# Set exercise
Beginning with the first line of the data below, reproduce every line unchanged, ending with the line that holds "# set_down() then".

# Dataset content
◆ ◆ ◆
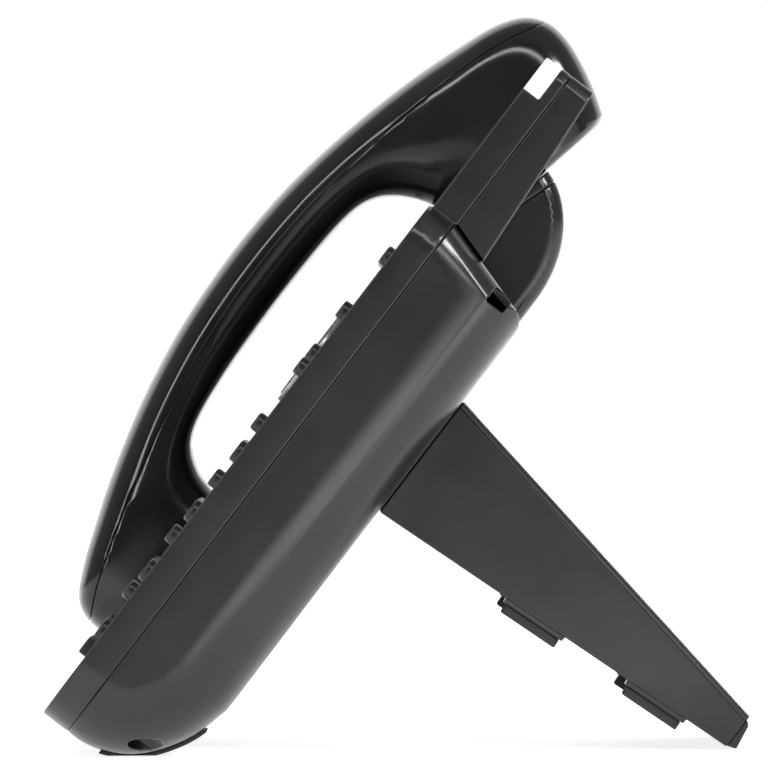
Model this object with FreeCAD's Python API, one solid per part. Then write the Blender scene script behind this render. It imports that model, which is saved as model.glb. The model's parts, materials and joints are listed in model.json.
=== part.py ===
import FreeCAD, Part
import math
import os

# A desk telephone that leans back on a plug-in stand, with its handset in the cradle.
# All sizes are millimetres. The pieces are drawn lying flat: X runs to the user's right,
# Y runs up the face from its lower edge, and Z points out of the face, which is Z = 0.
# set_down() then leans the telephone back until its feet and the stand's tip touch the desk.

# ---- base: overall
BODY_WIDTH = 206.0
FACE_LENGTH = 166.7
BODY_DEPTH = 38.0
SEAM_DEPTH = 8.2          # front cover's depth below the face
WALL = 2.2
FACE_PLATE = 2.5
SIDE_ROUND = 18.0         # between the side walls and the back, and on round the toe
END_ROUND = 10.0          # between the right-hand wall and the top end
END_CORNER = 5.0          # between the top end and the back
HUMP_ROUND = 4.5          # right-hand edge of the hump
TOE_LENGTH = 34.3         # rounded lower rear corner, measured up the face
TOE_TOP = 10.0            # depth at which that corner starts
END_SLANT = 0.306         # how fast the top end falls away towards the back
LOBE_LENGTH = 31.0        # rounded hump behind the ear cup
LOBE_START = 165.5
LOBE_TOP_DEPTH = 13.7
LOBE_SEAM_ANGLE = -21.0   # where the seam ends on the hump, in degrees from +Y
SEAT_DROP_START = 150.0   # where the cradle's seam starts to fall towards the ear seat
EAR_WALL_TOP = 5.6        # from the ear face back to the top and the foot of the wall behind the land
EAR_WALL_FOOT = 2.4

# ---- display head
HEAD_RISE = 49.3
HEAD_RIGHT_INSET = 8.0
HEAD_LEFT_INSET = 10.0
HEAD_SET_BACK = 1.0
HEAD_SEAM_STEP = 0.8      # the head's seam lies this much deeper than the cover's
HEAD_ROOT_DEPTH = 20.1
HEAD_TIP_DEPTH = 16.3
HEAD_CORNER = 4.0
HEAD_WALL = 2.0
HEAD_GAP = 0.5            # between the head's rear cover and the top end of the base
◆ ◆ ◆
# Response to the task
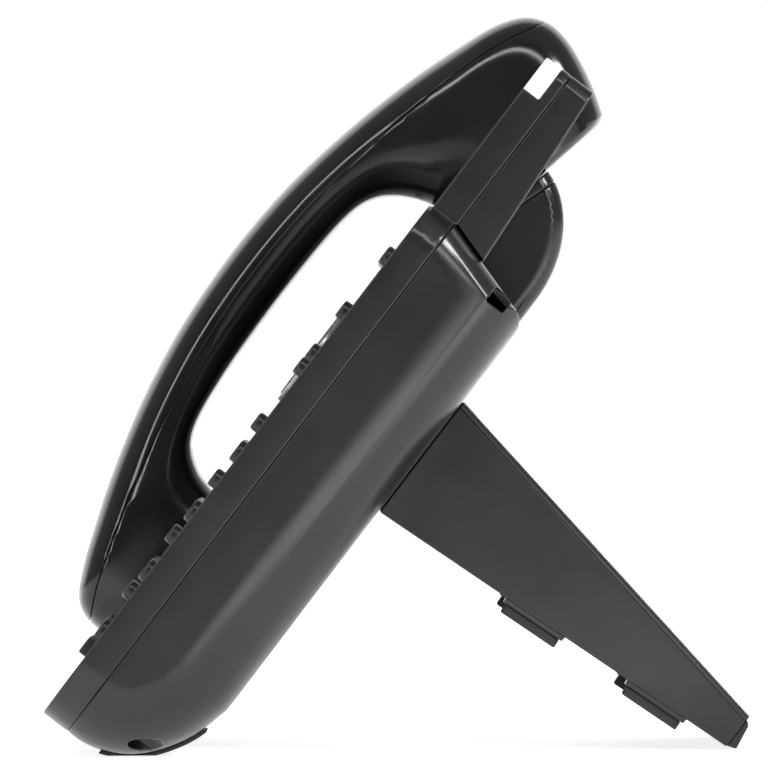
Model this object with FreeCAD's Python API, one solid per part. Then write the Blender scene script behind this render. It imports that model, which is saved as model.glb. The model's parts, materials and joints are listed in model.json.
=== part.py ===
import FreeCAD, Part
import math
import os

# A desk telephone that leans back on a plug-in stand, with its handset in the cradle.
# All sizes are millimetres. The pieces are drawn lying flat: X runs to the user's right,
# Y runs up the face from its lower edge, and Z points out of the face, which is Z = 0.
# set_down() then leans the telephone back until its feet and the stand's tip touch the desk.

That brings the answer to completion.